PROBLEM REQUIREMENTS:
Copy each line holding the string "None".

DATASET EXCERPT:
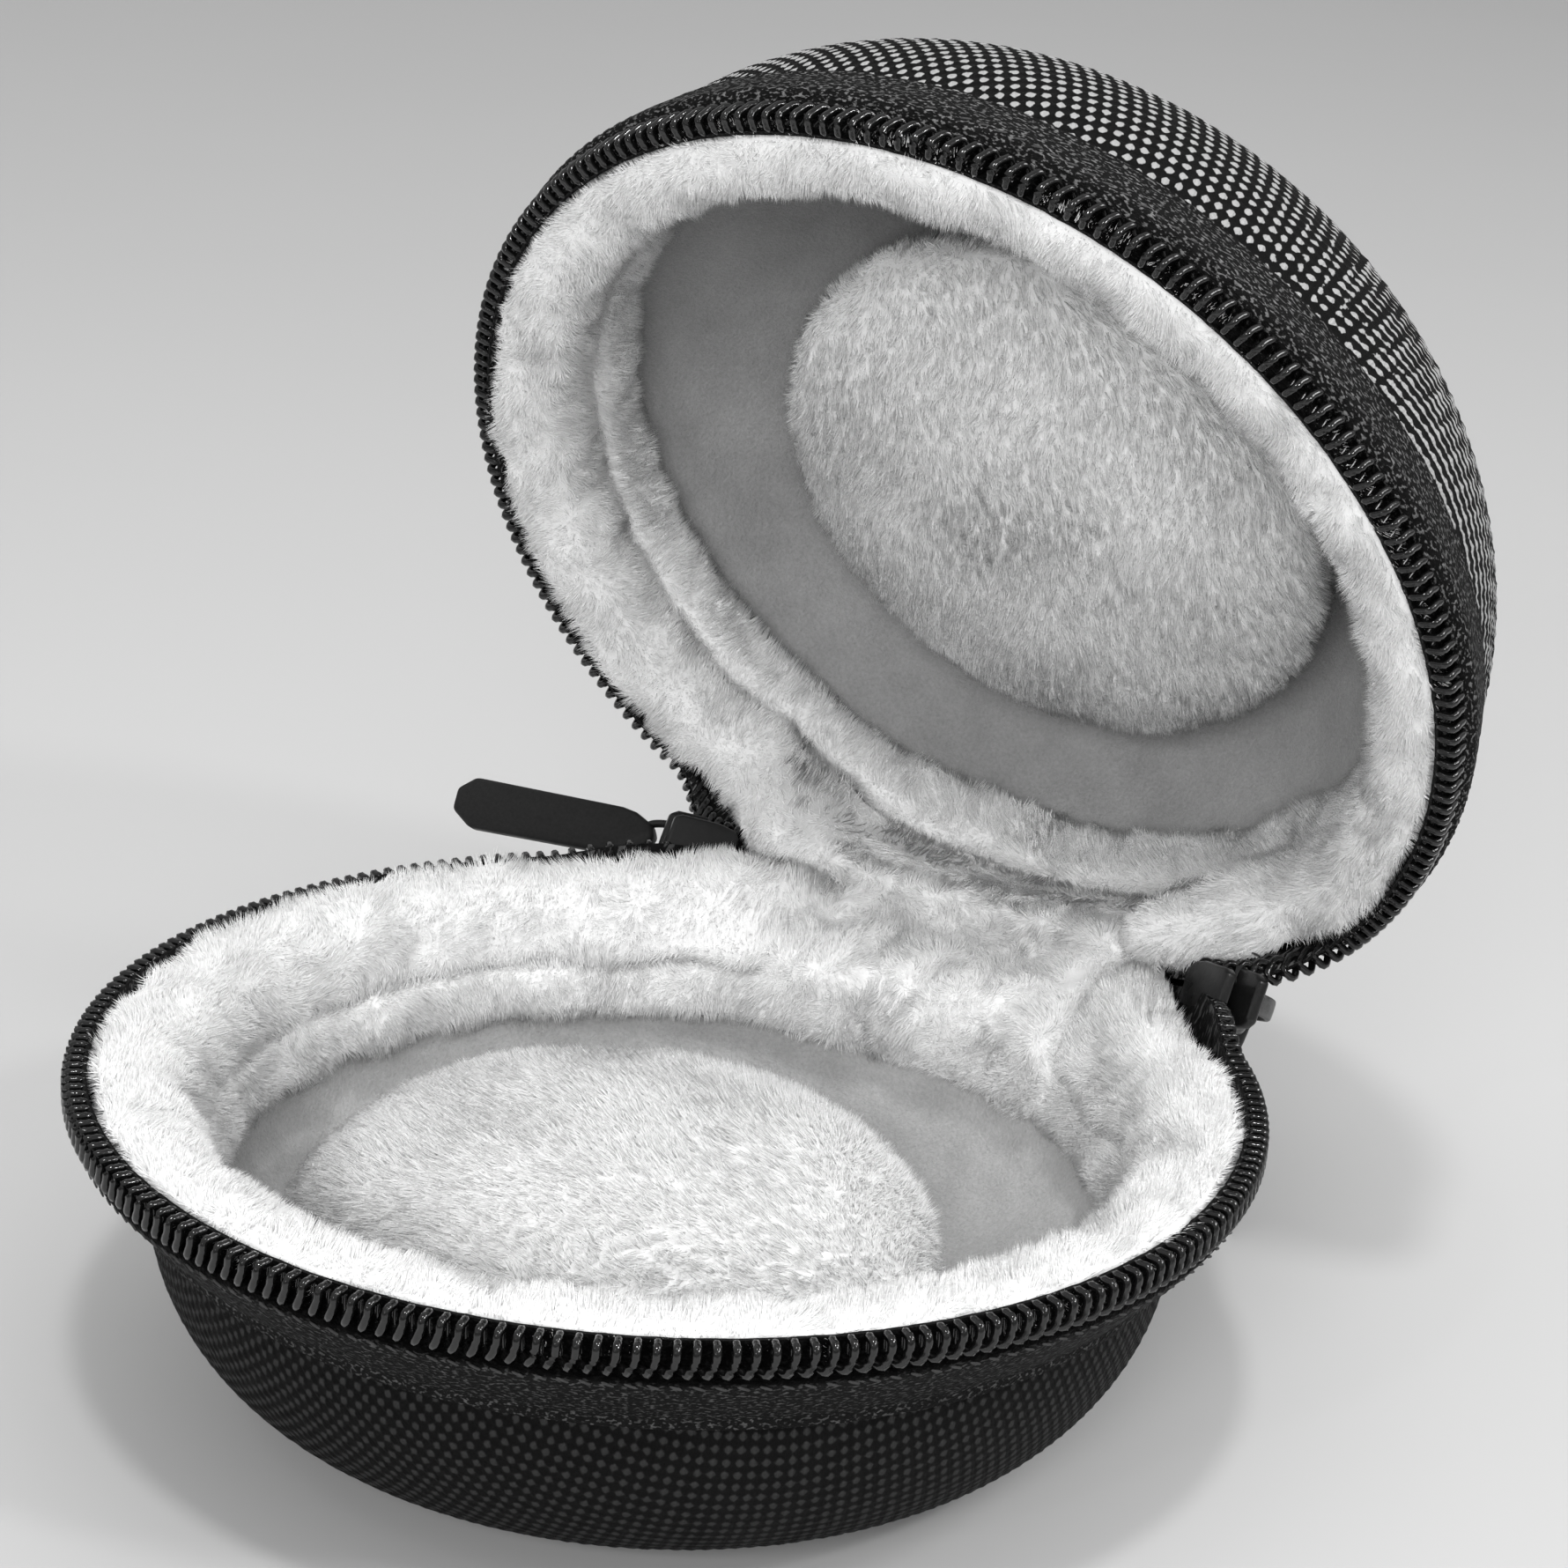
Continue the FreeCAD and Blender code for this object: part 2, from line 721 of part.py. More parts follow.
def build():
    base_cover()
    base_shell()
    base_board()
    base_lining()
    for name in ("cover", "shell", "lining"):
        lid_layer("lid_" + name, name)
    for half, place in (("base", BASE_PLACE), ("lid", LID_PLACE)):
        zip_coil(half, place)
        rim_pieces(half, place)
        where = shifted(place, f"{half}_cushion_shift")
        pocket = cushion_corners(half, " - cushion_skin")
        core = cushion_corners(half, " - cushion_skin - glue_gap")
        turned(f"{half}_cushion_plush", cushion_corners(half, ""), where, pocket)
        turned(f"{half}_cushion_foam", core, where)
    hinge_piece("hinge_strip")
    hinge_piece("hinge_lining")
    for side, way in (("left", 1), ("right", -1)):
        angle = way * measure("slider_angle")
        slider_body(side, angle)
        slider_bridge(side, angle)
        zip_stop(side, way * measure("stop_angle"))
        turn = measure(f"{side}_pull_turn")
        place = pull_place(angle, turn)
        pull_link(side, place)
        pull_tab(side, place)


def nodes():
    """The document's finished sub-parts, each with a label of its own."""
    kinds = ("PartDesign::Body", "Part::Cylinder", "Part::Feature")
    return [o for o in doc.Objects if o.TypeId in kinds]


def check_and_write():
    doc.recompute()
    for item in doc.Objects:
        if {"Invalid", "Error"} & set(item.State):
            raise RuntimeError(f"{item.Label} failed: {item.State}")
    os.makedirs("parts", exist_ok=True)
    for item in nodes():
        if item.Shape.isNull() or not item.Shape.isValid():
            raise RuntimeError(f"{item.Label} has no valid shape")
        item.Shape.exportStep(f"parts/{item.Label}.step")
        print(f"{item.Label}: {item.Shape.Volume:.0f} mm3, {len(item.Shape.Solids)} solid")


build()
check_and_write()
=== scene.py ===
import json
import math

import bmesh
import bpy
import numpy as np
from mathutils import Matrix, Vector
from mathutils.kdtree import KDTree


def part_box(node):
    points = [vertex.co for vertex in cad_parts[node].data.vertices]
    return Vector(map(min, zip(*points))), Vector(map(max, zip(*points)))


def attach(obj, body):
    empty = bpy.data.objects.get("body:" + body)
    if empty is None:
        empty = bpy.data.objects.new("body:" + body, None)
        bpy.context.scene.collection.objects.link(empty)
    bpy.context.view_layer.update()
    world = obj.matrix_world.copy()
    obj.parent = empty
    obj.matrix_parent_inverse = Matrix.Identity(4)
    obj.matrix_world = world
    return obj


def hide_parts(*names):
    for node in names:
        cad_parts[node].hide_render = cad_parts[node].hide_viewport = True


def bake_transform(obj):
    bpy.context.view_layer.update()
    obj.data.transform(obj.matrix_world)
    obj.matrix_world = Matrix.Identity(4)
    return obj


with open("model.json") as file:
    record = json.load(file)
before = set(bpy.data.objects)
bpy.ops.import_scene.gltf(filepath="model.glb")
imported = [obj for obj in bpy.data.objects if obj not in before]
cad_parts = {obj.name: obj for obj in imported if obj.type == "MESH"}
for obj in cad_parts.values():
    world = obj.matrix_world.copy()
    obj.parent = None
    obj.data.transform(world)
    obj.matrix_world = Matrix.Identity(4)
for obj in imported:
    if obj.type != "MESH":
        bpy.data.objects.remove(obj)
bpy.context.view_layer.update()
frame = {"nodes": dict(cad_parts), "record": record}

# A round zip case, open. Lengths are millimetres unless a name or a comment says
# otherwise. A place on a half is given as its distance across from the half's axis,
# its turn about that axis (from the back, positive to the left), and its distance
# down from the half's rim plane, into the half.

MM = 0.001
JOINTS = {joint["name"]: joint for joint in frame["record"]["behaviour"]["joints"]}
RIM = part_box("base_coil")[1][2] / MM  # height of the base's rim plane
GAP = 1.0  # between the two rim planes when the case is shut
RIM_RADIUS = 60
OPEN = math.radians(-JOINTS["lid_fold"]["range_deg"][0])
LID_AXIS = np.array(JOINTS["lid_fold"]["pos_m"]) / MM
MIDDLE_AXIS = np.array(JOINTS["hinge_middle_fold"]["pos_m"]) / MM


# ---------------------------------------------------------------- placing


def swing(points, pivot, angle):
    """Points of the closed case, carried back about a hinge axis along X."""
    y, z = points[..., 1] - pivot[1], points[..., 2] - pivot[2]
    c, s = math.cos(angle), math.sin(angle)
    swung = [points[..., 0], y * c + z * s + pivot[1], z * c - y * s + pivot[2]]
    return np.stack(swung, -1)


def ring(across, turn, height):
    """Points at a distance and an angle (radians, from the back) about the axis."""
    across, turn, height = np.broadcast_arrays(across, turn, height)
    return np.stack([-across * np.sin(turn), across * np.cos(turn), height], -1).astype(float)


def on_base(across, turn, down):
    return ring(across, turn, RIM - down)


def on_lid(across, turn, down):
    return swing(ring(across, turn, RIM + GAP + down), LID_AXIS, OPEN)


def on_middle(across, turn, up):
    """On the zip's own line, half way between the halves."""
    return swing(ring(across, turn, RIM + GAP / 2 + up), MIDDLE_AXIS, OPEN / 2)


ON = {"base": on_base, "lid": on_lid}
TOWARDS = {"base": -1, "lid": 1}


def smooth(low, high, value):
    t = np.clip((value - low) / (high - low), 0, 1)
    return t * t * (3 - 2 * t)


def from_back(turn):
    """Degrees from the back, positive to the left, within half a turn."""
    return np.degrees((turn + math.pi) % (2 * math.pi) - math.pi)


def off_hinge(turn):
    """Degrees away from the back, whichever side."""
    return np.abs(from_back(turn))


# Where the two coils meet: how far a rim point draws in, and how far it stands off.
ZIP_INWARD, ZIP_STANDOFF = 0.6, 0.3
# Degrees off the hinge at which a rim point leaves its half, and joins the middle line.
ZIP_PARTING = (49.0, 31.5)
ROLL_PARTING = (46.0, 25.0)


def along_zip(half, across, turn, down, share=1.0, parting=ZIP_PARTING):
    """A rim point that leaves its half near the hinge and joins the zip's middle line."""
    leaves, joins = parting
    near = share * (1 - smooth(joins, leaves, off_hinge(turn)))
    own = ON[half](across, turn, down)
    up = TOWARDS[half] * (np.asarray(down) + ZIP_STANDOFF)
    middle = on_middle(np.asarray(across) - ZIP_INWARD, turn, up)
    return own + (middle - own) * np.asarray(near)[..., None]


# Degrees over which each stuffed rim thins out, on the left and on the right.
ROLL_ENDS = {"base": ((14, 25), (22, 33)), "lid": ((20, 31), (23, 31))}
ROLL_HEART, ROLL_THINNEST = 57.0, 0.25
ROLL_SINK = 0.5
SLIDER_ROOM = 1.7


def roll_left(half, turn):
    """How much of the stuffed rim is left at an angle: it thins out behind the gusset."""
    (left_low, left_high), (right_low, right_high) = ROLL_ENDS[half]
    signed = from_back(turn)
    return np.where(signed > 0, smooth(left_low, left_high, signed),
                    smooth(right_low, right_high, -signed))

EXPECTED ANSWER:
    if empty is None:
        empty = bpy.data.objects.new("body:" + body, None)
    obj.parent = None
    return own + (middle - own) * np.asarray(near)[..., None]